The concept—the lifestyle—of nonviolence popularized by Mahatma Gandhi lies at the heart of Evans’ book. Her narrative pursues a dual course, analyzing the nature of nonviolence and underscoring this with some of the author’s own experiences and those of her teenage son, Matthew, who won an array of awards for his documentary A Quest for Peace: Nonviolence Among Religions. The film featured Arun Gandhi, the eminent leader’s grandson, who provides the Foreword for Evans’ book, in which he warns about the “dance of violence” that’s like a cancer “slowly and imperceptibly destroying our humanity.” The surprising element of this view—that the main enemy of the nonviolence philosophy is internal, not the rude external repressions of state power—is a strong theme running through Evans’ main text.
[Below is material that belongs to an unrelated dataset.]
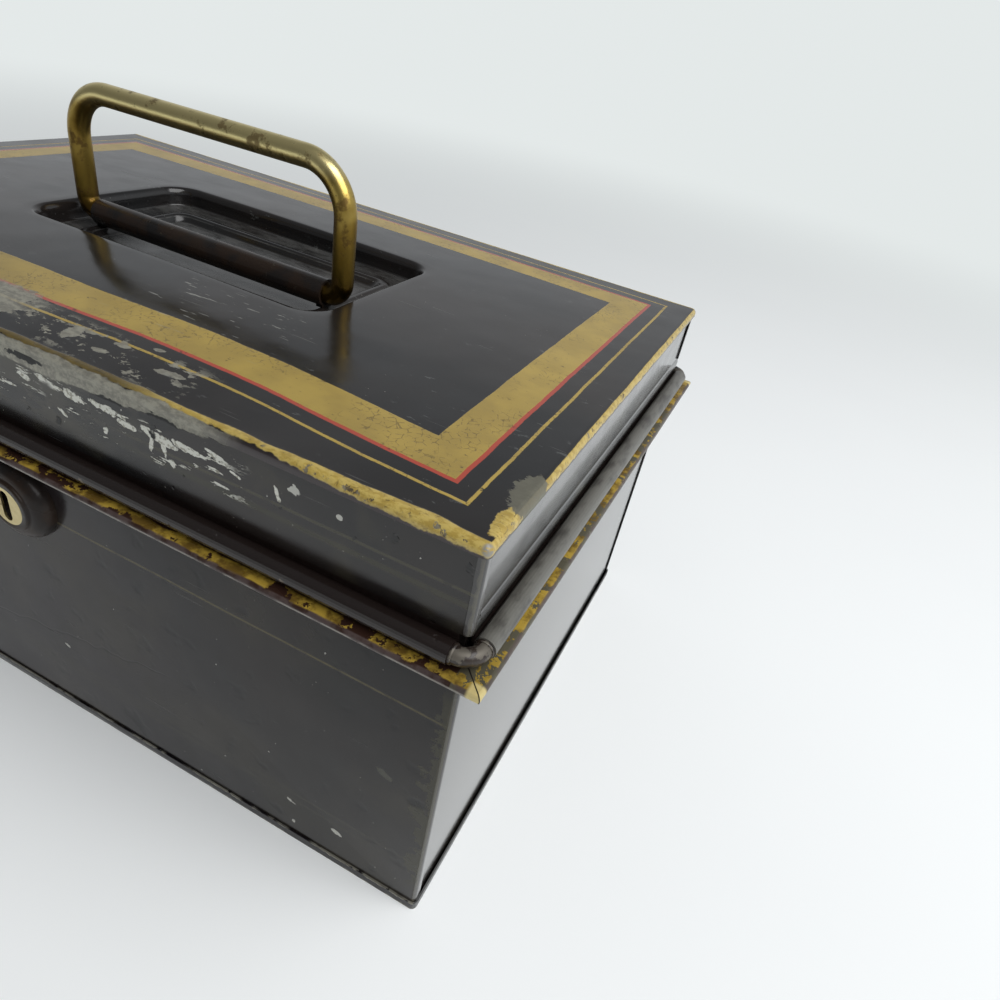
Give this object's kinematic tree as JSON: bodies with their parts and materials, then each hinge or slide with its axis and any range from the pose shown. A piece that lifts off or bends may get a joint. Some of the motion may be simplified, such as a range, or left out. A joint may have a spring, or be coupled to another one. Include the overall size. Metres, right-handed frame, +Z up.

The volume grapples with the interior imperatives of Gandhi’s philosophy of nonviolence and its foundational concept of Satyagraha, “the lifelong and active pursuit of truth.” While interspersing anecdotes about her son’s documentary and the honors he received (and including a chapter by Matthew himself) with stories from her own long career in professional musical theater, Evans pursues the deeper nature of the nonviolence worldview, stressing that the realization of inner peace is crucial to achieving any other kind of tranquility. She emphasizes education for creating a new generation that will understand nonviolence more naturally, and she helpfully advises daily meditation to “nourish the soul and provide us with much needed times of relaxation, revitalization, and an opportunity to feel a connection with the spirit of God within us.” The same inner assessment is echoed in Matthew’s appealing chapter, where he writes about the potential for transformation inside himself, “to change my perspective, pull myself out of anger and despair, and forge ahead stronger with a new outlook.” The result is a good-natured manifesto illuminating the challenges of nonviolent resistance to tyranny.
An engaging personal account of the nature and inner struggle of nonviolence.